Axe 4: renforcer les bureaux existants

La proposition de directive étend le mandat des bureaux de recouvrement des avoirs afin de dépister et d'identifier rapidement les avoirs de personnes et d'entités faisant l'objet de mesures restrictives de l'UE. Ces pouvoirs s'appliqueront également aux avoirs d'origine criminelle, en permettant notamment de geler d'urgence des biens qui risqueraient sinon de disparaître.

La proposition impose aux États membres de prendre les mesures nécessaires pour garantir que les avoirs illicites puissent être gelés rapidement.

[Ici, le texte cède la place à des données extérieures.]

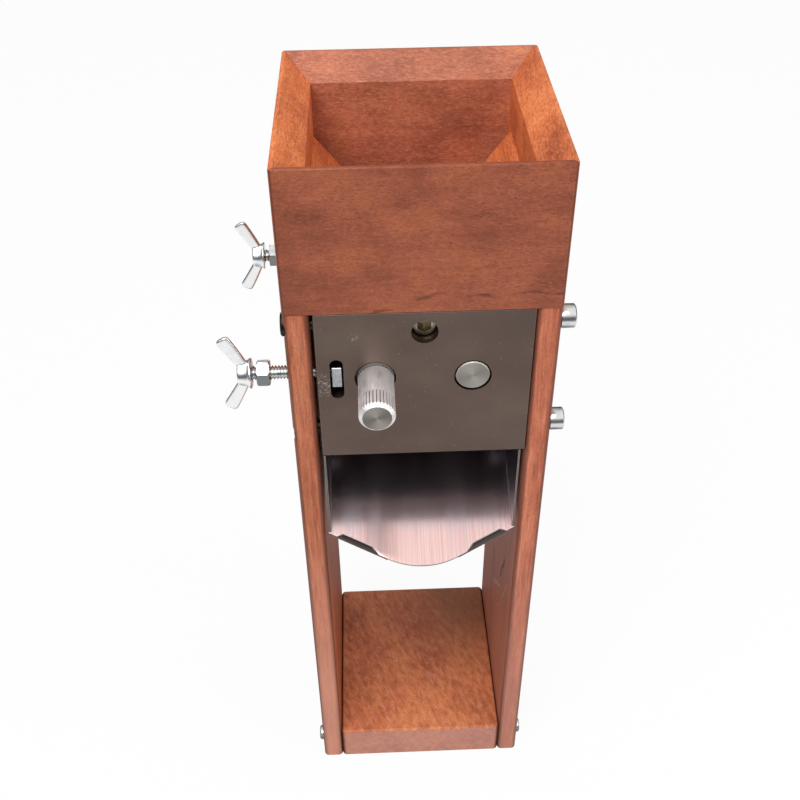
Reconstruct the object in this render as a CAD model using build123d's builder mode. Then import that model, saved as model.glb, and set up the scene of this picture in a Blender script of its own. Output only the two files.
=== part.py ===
from build123d import *
import os
from math import atan2, cos, hypot, radians, sin

# Hand crank grain flaker, in millimetres. +Z is up and the front is -Y.
# The origin lies on the table, at the middle of the two side boards.

# ---------------------------------------------------------------- wooden stand
board_thick = 10.5
board_gap = 90.0  # clear width between the side boards
board_depth = 103.0
board_height = 312.5
board_round = 2.4
base_thick = 23.0
base_round = 1.5
base_corner = 2.5

# ---------------------------------------------------------------------- hopper
hopper_height = 63.0
hopper_wall = 12.0
hopper_rim = 1.8  # flat top of each wall, outside its bevel
hopper_lip = 0.5  # how far the hopper's front stands out past the boards
hopper_overhang = 6.5  # how far its rear stands out behind them
hopper_corner = 1.5
hopper_edge = 0.8  # rounding of the rim's and foot's outer edges
dowel_radius = 3.0
dowel_length = 24.0
dowel_spread = 60.0  # between the two dowels of one board

guide_mouth = 27.0  # clear width between the guides, over the rollers
guide_nose = 4.5  # height of a guide's blunt lower edge
guide_lift = 1.9  # from the rollers' tops to the guides' undersides
guide_top = 32.0  # height of the guides inside the hopper
strip_top = 13.0  # height of the rear strip

# ------------------------------------------------------------------------ mill
plate_thick = 12.0
plate_play = 1.4  # between the left board and the plates, which lie against the right one
plate_height = 75.0
plate_edge = 0.4
axis_drop = 32.5  # from the plates' tops to the roller axes
roller_spacing = 40.0
roller_nip = 0.8  # gap between the rollers at rest
nip_opening = 1.0  # travel of the drive roller away from the idler
nip_closing = 0.5  # travel towards it
flute_count = 60
flute_depth = 0.8
flute_cutter = 1.2  # circumradius of the 60 degree cutter

drive_radius = 7.4  # of the crank's seat
drive_reach = 25.4  # how far the drive shaft stands out of the front plate
journal_radius = 7.5  # of the rest of the drive shaft
relief_width = 1.0  # groove between the journal and the seat, in front of the plate
relief_depth = 0.4
knurl_length = 8.0
knurl_depth = 0.45
knurl_count = 32
drive_chamfer = 1.5
drive_clear = 0.3  # between the drive shaft and its slotted hole
idler_radius = 7.0
idler_window = 7.8  # radius of the hole that shows the idler's end
idler_chamfer = 0.4
bush_radius = 10.0
bush_length = 9.0
thrust_radius = 11.0
thrust_thick = 0.8
running_clear = 0.05  # radial, between a journal and its bearing
side_clear = 0.3  # between neighbours that move past each other

block_width = 20.0
block_height = 24.0
block_depth = 8.0
block_fit = 0.1  # sliding clearance of a block in its pocket
block_edge = 0.5

tie_rise = 22.8  # tie rod above the roller axes
tie_radius = 4.5
tie_sink = 4.4  # its screws' heads lie this deep in the plates
tie_bite = 13.0

# ---------------------------------------------------------------- M6 hardware
m6_radius = 3.0
m6_head_radius = 5.0
m6_head = 6.0
m6_socket = 5.5
m6_socket_deep = 3.2
m6_nut_flats = 10.0
m6_nut = 5.2
m6_hole_clear = 0.3
m6_seat_clear = 0.5  # round a sunk head
head_chamfer = 0.5
nut_chamfer = 0.6

plate_screw_bite = 14.0  # length of each side screw inside its plate
upper_screw_drop = 8.0  # below the plates' tops
lower_screw_rise = 12.5  # above the plates' undersides
left_head_proud = (1.2, -0.4)  # of the upper and the lower screws

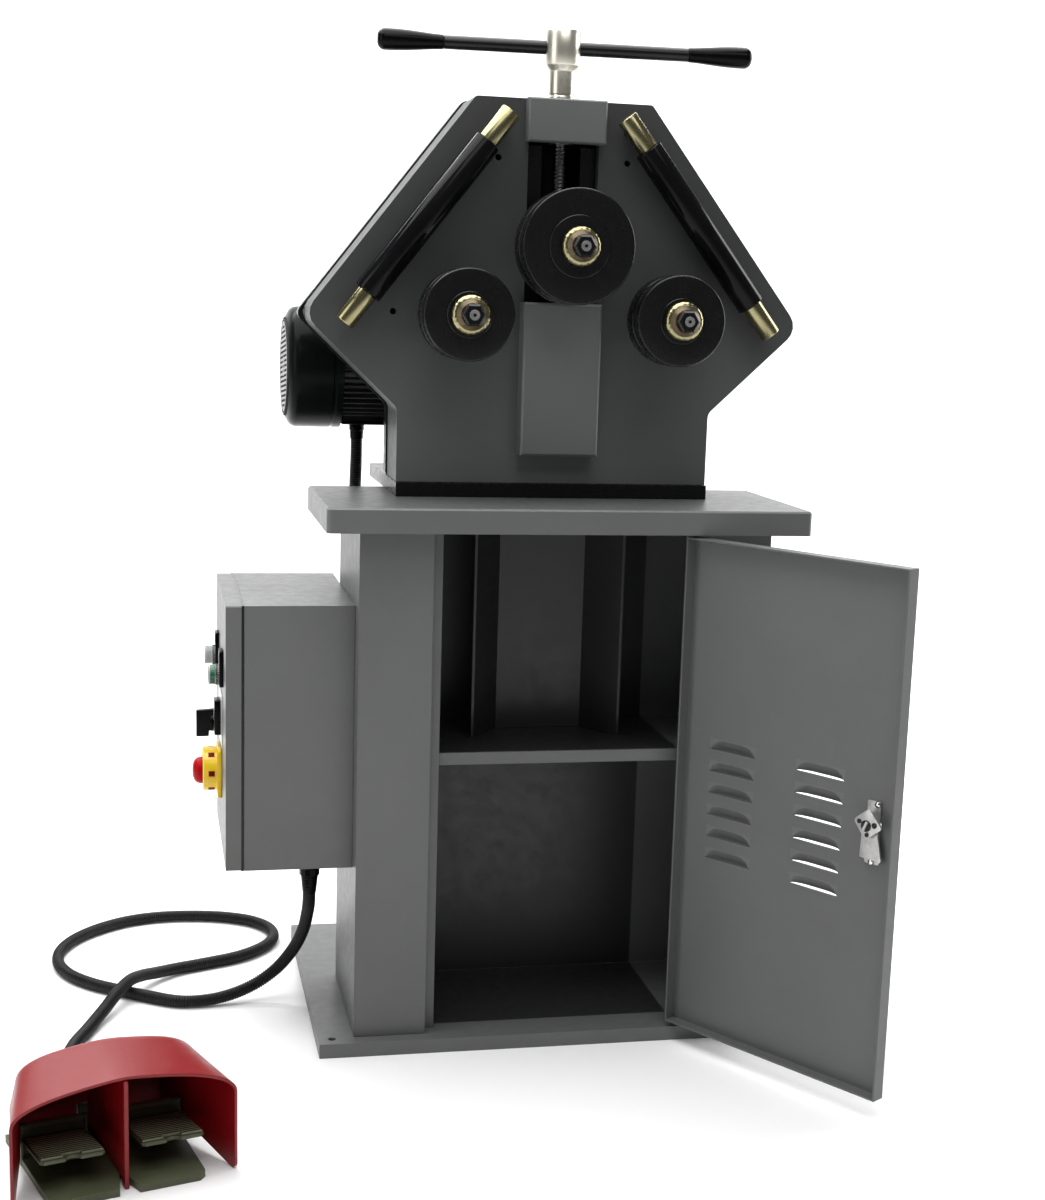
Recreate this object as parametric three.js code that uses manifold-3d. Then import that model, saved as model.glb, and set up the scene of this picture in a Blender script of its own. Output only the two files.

Ces mesures comprennent – en plus des mesures prévues dans la directive sur la confiscation – la possibilité pour les bureaux de recouvrement d'avoirs de prendre des mesures temporaires urgentes de gel jusqu'à ce qu'une décision formelle de gel puisse être émise.  Le cas échéant, la décision peut être à effet immédiat pour éviter leur dissipation. 

Concernant l'échange d'informations entre bureaux de recouvrement d'avoirs, à la fois spontanément et sur demande, la proposition prévoir que ces bureaux fournissent des détails supplémentaires par rapport à la décision du Conseil concernant les bureaux de recouvrement d'avoirs. Notamment, ils définissent :

  • les objectifs de ces échanges, 
  • les informations minimales à inclure dans les demandes aux frontières, 
  • le canal d'échange d'informations (SIENA),
  • les motifs de refus.


Concernant les délais de réponse aux demandes d'informations, ils sont inchangés par rapport à ceux fixés dans la décision du Conseil relative aux bureaux de recouvrement des avoirs. Il y a deux scénarios, à savoir les demandes normales auxquelles il convient de répondre dans les sept jours et les demandes urgentes qui doivent être traitées dans les huit heures.


Axe 5 : mettre sur pied une stratégie nationale de recouvrement des avoirs

La proposition de directive impose aux États membres d'adopter une stratégie nationale de recouvrement des avoirs et de la mettre à jour tous les cinq ans. La stratégie nationale devrait être un outil permettant aux États membres de définir des mesures visant à renforcer les efforts des autorités nationales impliquées dans le processus de recouvrement des avoirs, à assurer et à faciliter la coopération et la coordination et à mesurer les progrès. À cette fin, la stratégie devrait définir des objectifs, des besoins en termes de ressources (y compris de formation) ainsi que des mécanismes de coopération entre les autorités nationales compétentes.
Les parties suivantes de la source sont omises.